MELBOURNE Archbishop Denis Hart says "community safety" should be given priority in any decision to parole one of Australia's worst pedophiles, former priest Gerald Ridsdsale, who could be freed from jail within a month.

Asked what the church's position was on Ridsdale's release and what support the church would give him if he he was parolled, Archbishop Hart said: "I think the community will look very carefully at what he's done, what is best all over, because I think safety in the community has to be a priority."

Archbishop Hart did not go so far as to say he opposed Ridsdale's release, saying: "I'd leave that to the authorities, I think."

Ballarat Bishop Paul Bird said that as a defrocked priest of the Ballarat diocese, the diocese had no obligation to provide Ridsdale with any support and had no intention of doing so.

"When we first heard the possibility of his release that question came up and that is clearly our policy," Bishop Bird told The Weekend Australian.

He said authorities would have to carefully weigh the 19 years Ridsdale had served and community concerns.

Ridsdale, 79, was jailed for 18 years in 1994 for offences against 21 children while a priest at several churches between 1961 and 1982.

In 2006, he was sentenced to 13 years, with a minimum of seven years, after being convicted of other offences against 10 boys between 1970 and 1987. Police interviewed Ridsdale in jail on Thursday in relation to new claims of abuse. There have been claims Ridsdale told family members he abused "hundreds" of children.
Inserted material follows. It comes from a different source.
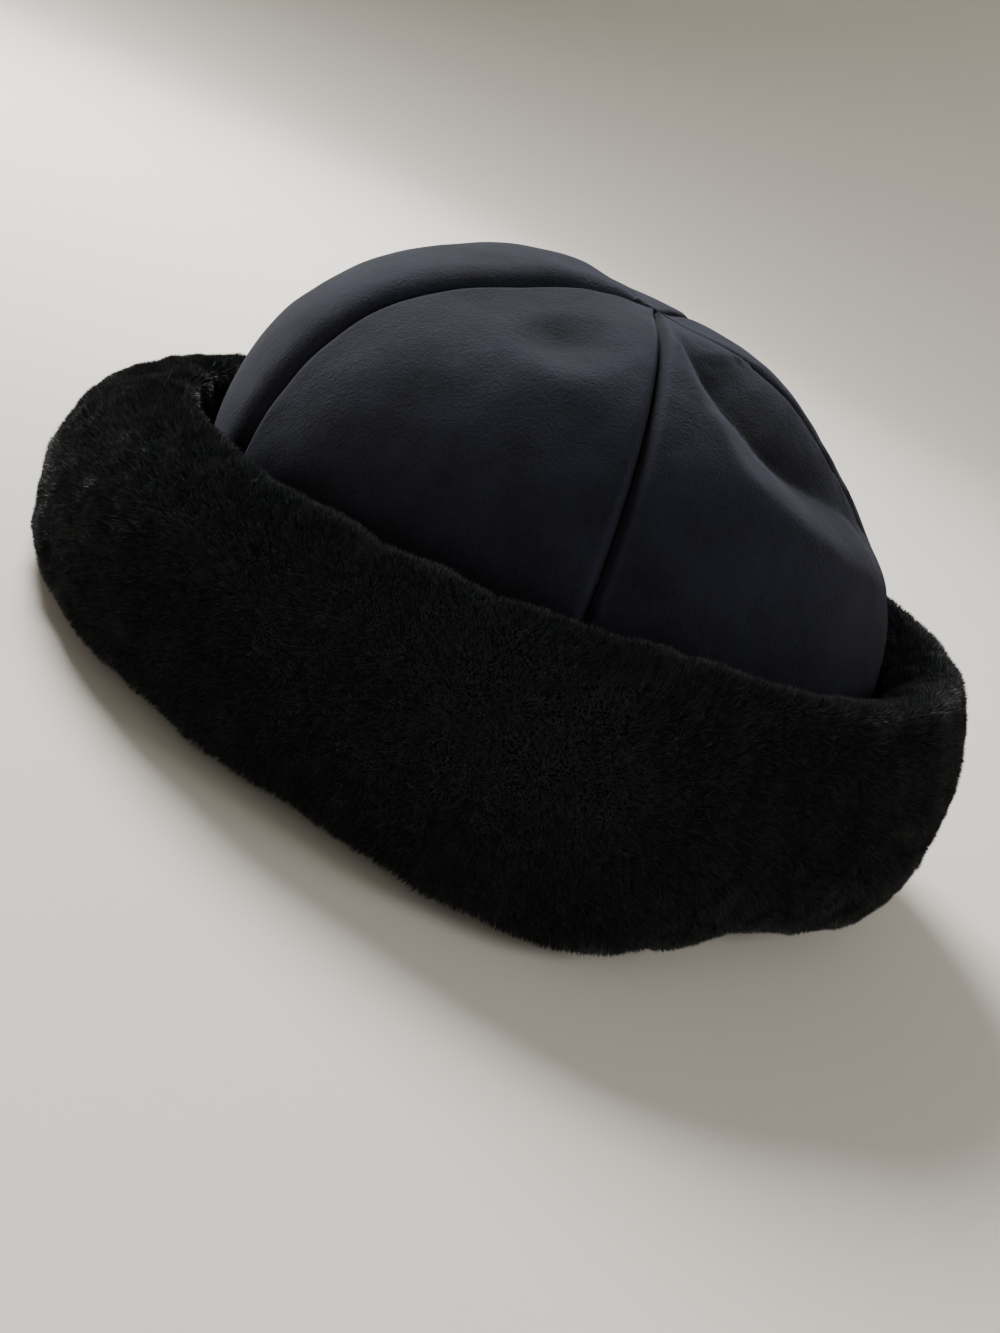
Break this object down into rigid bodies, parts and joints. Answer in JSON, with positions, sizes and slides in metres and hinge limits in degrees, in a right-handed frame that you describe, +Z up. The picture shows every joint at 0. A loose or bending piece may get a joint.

As many as 26 people committed suicide after being abused by Ridsdale and Christian Brother Robert Best, but a Victorian child abuse inquiry has heard that priests have visited Ridsdale in jail.

Bishop Bird said yesterday there was an obligation on priests to "extend some care to even those who have committed great crimes".

Archbishop Hart told a gathering of church leaders in Melbourne, including former governor James Gobbo, the church was determined to "face up to the appalling crimes of child sex abuse that occurred within the Catholic church and to ensure that the abuse is no longer occurring, victims are supported and we are doing everything possible to prevent it occurring in the future".

He also apologised for saying it was "better late than never" when he attempted to defrock pedophile priest Des Gannon in 2011, 18 years after the church became aware of his crimes. He said it was "a very poor choice of words", he did not intend to be flippant, and he remained determined to have Gannon defrocked.

Gannon has been jailed multiple times for crimes committed from the 1950s to the 1970s. The inquiry heard this week that whern allegations were made against Gannon in 1993, former archbishop Frank Little allowed him to retire as a pastor emeritus on bogus health reasons.

Archbishop Hart said the church had changed and would take immediate action if the Victorian parliamentary inquiry into abuse revealed "any new wrongdoing or covering-up, no matter by whom".

"We have changed," Archbishop Hart said. "We are facing the truth and we are committed to being open and transparent."

Archbishop Hart said the child abuse scandal had hit the church "like a brick" and the church had a "tremendous journey" ahead of it, "walking with those who have been hurt", to rebuild community trust that had been lost.